I wasn’t speaking about indenting everything without even a newline.

So I’m *not* proposing to refill, wrap and indent something such as
" inst;if (expr) inst;\ninst;inst;" to, without changing to-be-saved
content, display as "  inst;\n  if (expr)\n    inst;\n  inst;".

I’m proposing to wrap and indent (without refilling) something such as

#+BEGIN_SRC c
  inst(that, should, be, wrapped); inst;
  if ((long) expression(that, should, also, be, wrapped))
    other(very, very, verylong, instruction);
  inst(verylong, verylong, instruction);
#+END_SRC

be *wrapped* like (given very low `fill-column', so to better give an
example):

#+BEGIN_SRC c
  inst(that, should, 
       be, wrapped); inst;
  if ((long) 
      expression(that, 
                 should, 
                 also, 
                 be, 
                 wrapped))
    other(very, very, 
          verylong, 
          instruction);
  inst(verylong, verylong, 
       instruction);
#+END_SRC
 
There is still a newline in file being hardcoded, plus an hardcoded
indentation following it: couldn’t it be used for indenting?

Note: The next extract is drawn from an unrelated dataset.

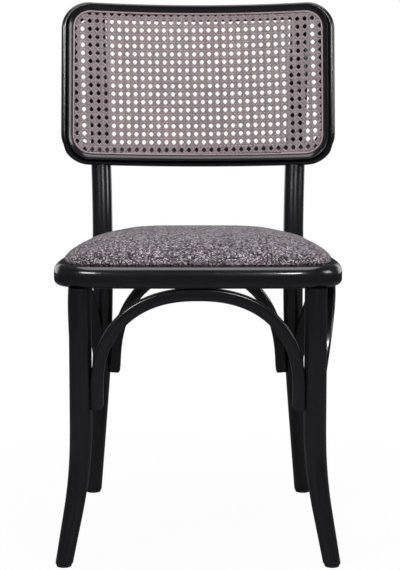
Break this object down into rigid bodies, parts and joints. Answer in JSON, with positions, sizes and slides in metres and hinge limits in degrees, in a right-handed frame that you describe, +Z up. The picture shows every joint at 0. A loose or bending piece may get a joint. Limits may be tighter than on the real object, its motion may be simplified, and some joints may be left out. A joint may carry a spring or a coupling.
{
  "type": "cane chair",
  "caption": "Armless dining chair: black bentwood legs with arched hoops under a padded fabric seat, and a curved wooden back frame filled with cane webbing.",
  "frame": {"origin": "middle of the chair's whole box, on the floor", "axes": "+Z up, -Y the side that the sitter faces, +X the chair's right in a view from its front"},
  "size_m": [0.4638, 0.5128, 0.8614],
  "materials": {
    "black_lacquer": "satin lacquer",
    "natural_cane": "matt",
    "grey_linen": "woven, matt",
    "upholstery_foam": "matt",
    "birch_plywood": "raw",
    "grey_plastic": "matt",
    "zinc_steel": "zinc plated"
  },
  "bodies": {
    "root": {"back_frame": "black_lacquer", "back_leg_left": "black_lacquer", "back_leg_right": "black_lacquer", "cane_panel": "natural_cane", "cane_spline": "natural_cane", "frame_screw_1": "zinc_steel", "frame_screw_2": "zinc_steel", "frame_screw_3": "zinc_steel", "frame_screw_4": "zinc_steel", "front_hoop": "black_lacquer", "front_leg_left": "black_lacquer", "front_leg_right": "black_lacquer", "glide_back_left": "grey_plastic", "glide_back_right": "grey_plastic", "glide_front_left": "grey_plastic", "glide_front_right": "grey_plastic", "hoop_leg_screw_1": "zinc_steel", "hoop_leg_screw_2": "zinc_steel", "hoop_leg_screw_3": "zinc_steel", "hoop_leg_screw_4": "zinc_steel", "hoop_leg_screw_5": "zinc_steel", "hoop_leg_screw_6": "zinc_steel", "hoop_leg_screw_7": "zinc_steel", "hoop_leg_screw_8": "zinc_steel", "hoop_ring_screw_1": "zinc_steel", "hoop_ring_screw_2": "zinc_steel", "hoop_ring_screw_3": "zinc_steel", "hoop_ring_screw_4": "zinc_steel", "left_hoop": "black_lacquer", "post_bolt_1": "zinc_steel", "post_bolt_2": "zinc_steel", "post_nut_1": "zinc_steel", "post_nut_2": "zinc_steel", "post_washer_1": "zinc_steel", "post_washer_2": "zinc_steel", "rear_hoop": "black_lacquer", "right_hoop": "black_lacquer", "seat_board": "birch_plywood", "seat_cover": "grey_linen", "seat_foam": "upholstery_foam", "seat_ring": "black_lacquer", "seat_screw_1": "zinc_steel", "seat_screw_2": "zinc_steel", "seat_screw_3": "zinc_steel", "seat_screw_4": "zinc_steel", "tenon_screw_1": "zinc_steel", "tenon_screw_2": "zinc_steel"}
  },
  "joints": []
}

It could even stay partially wrong by just taking the same indentation
as it should just after the first line, so it would give:

#+BEGIN_SRC c
  inst(that, should, 
       be, wrapped);
  if ((long) 
      expression(that, 
      should, 
      also, 
      be, 
      wrapped))
    other(very, very, 
          verylong, 
          instruction);
  inst(verylong, verylong, 
       instruction);
#+END_SRC

Hence in “most of cases” it would be okay.  The important is not to
“break” indentation by wrapping so that the wraped portion of text will
“cut” the indented block.  More radically, even the following would be
more acceptable than the default:

#+BEGIN_SRC c
  inst(that, should, 
  be, wrapped);
  if ((long) 
  expression(that, 
  should, 
  also, 
  be, 
  wrapped))
    other(very, very, 
    verylong, 
    instruction);
  inst(verylong, verylong, 
  instruction);
#+END_SRC

And I tried: turns out it *already works out of the box* by just
enabling adaptive-wrap-prefix-mode.  So my initial question is more than
half-answered now.

Because it is still better as the (current default):

#+BEGIN_SRC c
  inst(that, should,
be, wrapped);
  if ((long) 
expression(that, 
should, also, be, 
wrapped))
    other(very, very, 
verylong,
instruction);
  inst(verylong,
verylong,
instruction);
#+END_SRC

…where indentation becomes pretty useless only because someone used long
lines.

Okay with the standard 72 columns that’s going to never happens, but
just in case it happens, it is *really* nice to get it work by default.
Now I realize I mostly regret for adaptive-wrap-prefix-mode not to be
the default for wrapping (what drawbacks does it have?).

> No need to submit patches for something visual-fill-column-mode
> already does well enough.

So what where you talking about patches?

PS: sorry for lengthiness but I hope this is all because of examples and
that they are fast to get a glance at.